*What is required*. Reproduce the material that follows, please, but only from its first line to the line containing "from functools import lru_cache", inclusive.

—————

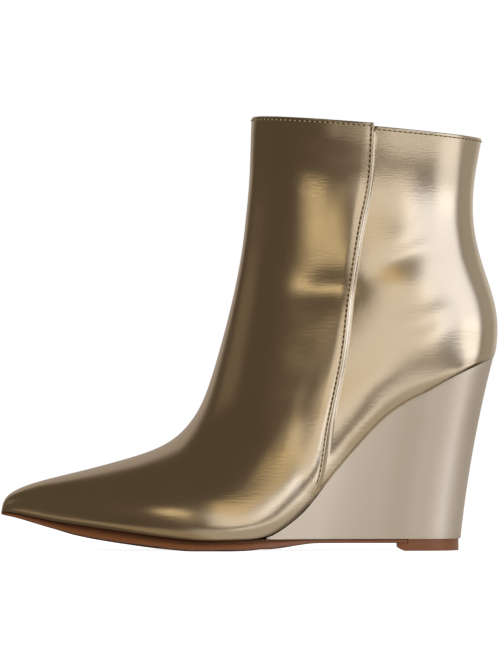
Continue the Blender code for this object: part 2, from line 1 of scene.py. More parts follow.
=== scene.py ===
"""The looks of the heeled ankle boot, on the frame that the CAD part gives.

The upper's skin follows the same last as the CAD part, in a finer grid, so that its metallic coating
reflects smoothly. The toe points to -X, the outer side of the foot to -Y, and the floor is at z = 0.
"""

import math
from functools import lru_cache

import bmesh
import bpy
import numpy as np
from bpy.props import FloatProperty, FloatVectorProperty, IntProperty, PointerProperty, StringProperty
from mathutils import Matrix, Vector


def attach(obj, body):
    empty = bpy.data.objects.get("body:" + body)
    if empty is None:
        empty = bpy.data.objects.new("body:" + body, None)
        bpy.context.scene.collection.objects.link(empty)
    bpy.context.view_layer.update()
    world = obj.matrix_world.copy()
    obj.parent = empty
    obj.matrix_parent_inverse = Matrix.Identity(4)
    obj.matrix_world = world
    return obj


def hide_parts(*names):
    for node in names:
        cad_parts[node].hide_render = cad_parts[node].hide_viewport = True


bl_info = {
    "name": "Heeled ankle boot",
    "version": (1, 0, 0),
    "blender": (4, 5, 0),
    "location": "View3D > Sidebar > Boot",
    "description": "Dresses the frame of a heeled ankle boot with its pieces and materials",
    "category": "Object",
}

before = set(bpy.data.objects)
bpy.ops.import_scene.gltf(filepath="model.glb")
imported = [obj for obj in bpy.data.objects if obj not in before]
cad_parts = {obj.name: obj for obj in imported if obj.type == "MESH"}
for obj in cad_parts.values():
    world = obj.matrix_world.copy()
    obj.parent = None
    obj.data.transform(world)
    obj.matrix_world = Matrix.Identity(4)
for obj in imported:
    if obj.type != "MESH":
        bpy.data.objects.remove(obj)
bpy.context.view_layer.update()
BODY = "root"

# Sizes of the last and the boot in metres, as in the CAD part
LENGTH = 0.242
BALL_WIDTH = 0.0714
SEAT_RISE = 0.0893
TOE_SPRING = 0.0143
INSTEP_RISE = 0.056
SHAFT_HEIGHT = 0.1063
COLLAR_WIDTH = 0.0568
TOE_OVERHANG = 0.0004
HEEL_OVERHANG = 0.0022
INNER_SHIFT = 0.0012
UPPER_WALL = 0.0018
SEAM_LAP = 0.0007
SEAM_FADE = 0.018
COLLAR_STEP = 0.0017
LASTING_MARGIN = 0.0065
SOLE_AT_BALL = 0.0045
SOLE_LEDGE = 0.0003
WEDGE_BASE = 0.0061
WEDGE_INSET = 0.0004
WEDGE_LEAN = 0.0158
WEDGE_HOLLOW = 0.0017
WEDGE_TIP = 0.0006
SHANK_SOLE = 0.0017
LIFT_LENGTH = 0.0308
LIFT_LAP = 0.0044
CLEARANCE = 0.0003
MARGIN_AHEAD = 0.006

# Shares, as in the CAD part. The wedge narrows by WEDGE_TAPER of its width down to its base, which
# comes in over TAPER_RUN of its run. The lasting margin takes up MARGIN_SHARE of the sole's half
# width at the toe. The rest are shares of LENGTH: how far ahead of the wedge the sole's top levels
# out, and where the sole starts to thin and has thinned
WEDGE_TAPER = 0.09
TAPER_RUN = 0.35
MARGIN_SHARE = 0.45
BALL_TO_WEDGE = 0.05
SHANK_START = 0.53
SHANK_FULL = 0.64

# The wedge's cover starts ahead of the CAD wedge's tip: height of its tip over the wedge's base
COVER_TIP = -0.00004

# Samples along curves, steps and columns of the grids, passes that smooth them, and steps round the
# sole's lower edge. Vertices nearer than SAME_PLACE, in metres, are merged
CURVE_SAMPLES = 400
SECTION_SAMPLES = 120
STEPS_PER_SECTION = 8
FRONT_COLUMNS = 50
BACK_COLUMNS = 40
SMOOTH_PASSES = 16
CORNER_STEPS = 4
SAME_PLACE = 1e-6

# Height of the feather line. along: share of LENGTH; spring: share of TOE_SPRING; heel: share of
# SEAT_RISE
FEATHER_HEIGHT = (
    (0.000, 1.000, 0.000),
    (0.036, 0.911, 0.000),
    (0.100, 0.683, 0.000),
    (0.161, 0.523, 0.000),
    (0.251, 0.302, 0.000),
    (0.331, 0.115, 0.000),
    (0.414, 0.000, 0.000),
    (0.462, 0.000, 0.003),
    (0.522, 0.000, 0.016),
    (0.545, 0.000, 0.036),
    (0.576, 0.000, 0.089),
    (0.612, 0.000, 0.174),
    (0.663, 0.000, 0.351),
    (0.707, 0.000, 0.492),
    (0.771, 0.000, 0.677),
    (0.815, 0.000, 0.758),
    (0.859, 0.000, 0.819),
    (0.902, 0.000, 0.884),
    (0.991, 0.000, 1.000),
)

# Plan of the feather line. run: share of its length; outer and inner: shares of BALL_WIDTH
FEATHER_PLAN = (
    (0.00, -0.042, 0.042),
    (0.02, 0.036, 0.120),
    (0.05, 0.083, 0.164),
    (0.10, 0.154, 0.227),
    (0.20, 0.303, 0.347),
    (0.30, 0.426, 0.429),
    (0.40, 0.501, 0.479),
    (0.48, 0.514, 0.485),
    (0.55, 0.482, 0.423),
    (0.62, 0.423, 0.342),
    (0.70, 0.373, 0.300),
    (0.80, 0.347, 0.311),
    (0.88, 0.341, 0.334),
    (0.94, 0.314, 0.311),
    (0.97, 0.244, 0.242),
    (1.00, 0.000, 0.000),
)

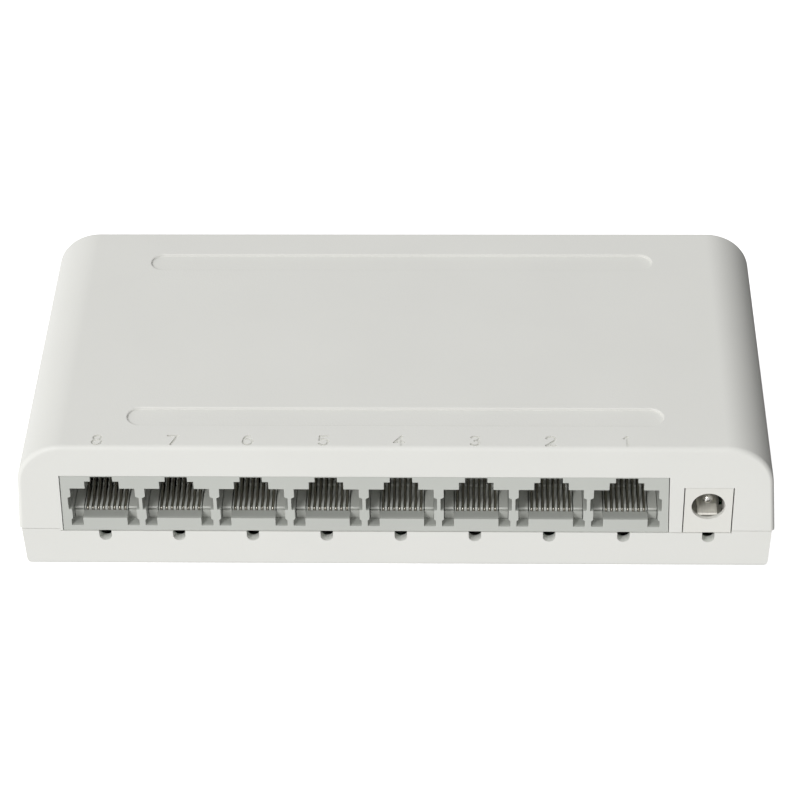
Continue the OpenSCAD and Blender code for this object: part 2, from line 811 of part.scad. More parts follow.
module inductor() {
    color(ferrite_black) on_board(inductor_at) translate([0, 0, stand_off]) {
        translate([-inductor[0] / 2, -inductor[1] / 2, 0]) cube([inductor[0], inductor[1], 1]);
        cylinder(d = inductor[0] - 1.6, h = inductor[2] - 0.5);
        translate([0, 0, inductor[2] - 1]) cylinder(d = inductor[0], h = 1);
    }
}

module chip_rows(rows) {
    for (row = rows, i = [0:row[1] - 1]) on_board(row[0] + i * row[2]) rotate(row[3])
        translate([-chip_size[0] / 2, -chip_size[1] / 2, eps]) cube(chip_size);
}

module resistors() {
    color(package_black) chip_rows(resistor_rows);
}

module ceramic_capacitors() {
    color(ceramic_brown) chip_rows(ceramic_rows);
}

top_cover();
bottom_cover();
cover_screws();
board_screws();
for (i = [0:3]) foot(i);
circuit_board();
jack_housing();
contact_carriers();
for (n = [1:port_count]) port_contacts(n);
for (n = [1:port_count]) port_leads(n);
for (n = [1:port_count]) lamp(port_x(n) + mark_shift);
lamp(inlet_x + power_mark_shift);  // led_power
inlet_housing();
inlet_pin();
inlet_spring();
inlet_ground_tail();
inlet_switch_tail();
package(chip, chip_at);  // switch_chip
switch_chip_pins();
for (k = [1:4]) package(transformer, transformer_at(k));
transformer_pins();
crystal();
for (k = [1:3]) capacitor(capacitors[k - 1]);
inductor();
package(regulator, regulator_at);
package(memory, memory_at);  // config_memory
small_chip_pins();
resistors();
ceramic_capacitors();
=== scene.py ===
import math

import bmesh
import bpy
from mathutils import Matrix, Vector


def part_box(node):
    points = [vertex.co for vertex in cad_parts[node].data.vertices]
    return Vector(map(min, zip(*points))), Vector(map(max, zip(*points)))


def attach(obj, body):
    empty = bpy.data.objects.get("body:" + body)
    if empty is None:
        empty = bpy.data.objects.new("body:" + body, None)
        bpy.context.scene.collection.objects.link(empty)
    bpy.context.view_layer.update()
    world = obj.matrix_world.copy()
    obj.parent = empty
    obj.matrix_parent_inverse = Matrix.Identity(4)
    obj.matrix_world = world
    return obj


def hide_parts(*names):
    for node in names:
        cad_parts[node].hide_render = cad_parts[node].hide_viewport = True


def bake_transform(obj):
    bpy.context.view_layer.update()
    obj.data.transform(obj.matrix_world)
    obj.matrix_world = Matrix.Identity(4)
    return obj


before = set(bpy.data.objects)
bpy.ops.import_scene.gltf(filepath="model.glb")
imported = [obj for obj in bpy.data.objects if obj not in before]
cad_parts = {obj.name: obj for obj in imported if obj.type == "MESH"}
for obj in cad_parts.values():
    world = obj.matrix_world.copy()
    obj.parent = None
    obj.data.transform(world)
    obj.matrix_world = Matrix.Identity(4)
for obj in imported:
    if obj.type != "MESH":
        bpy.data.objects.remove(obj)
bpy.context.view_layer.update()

MM = 0.001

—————

*Task result*.
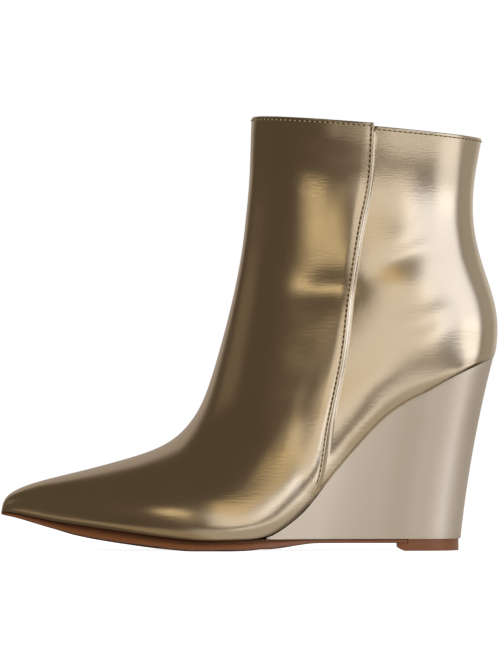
Continue the Blender code for this object: part 2, from line 1 of scene.py. More parts follow.
=== scene.py ===
"""The looks of the heeled ankle boot, on the frame that the CAD part gives.

The upper's skin follows the same last as the CAD part, in a finer grid, so that its metallic coating
reflects smoothly. The toe points to -X, the outer side of the foot to -Y, and the floor is at z = 0.
"""

import math
from functools import lru_cache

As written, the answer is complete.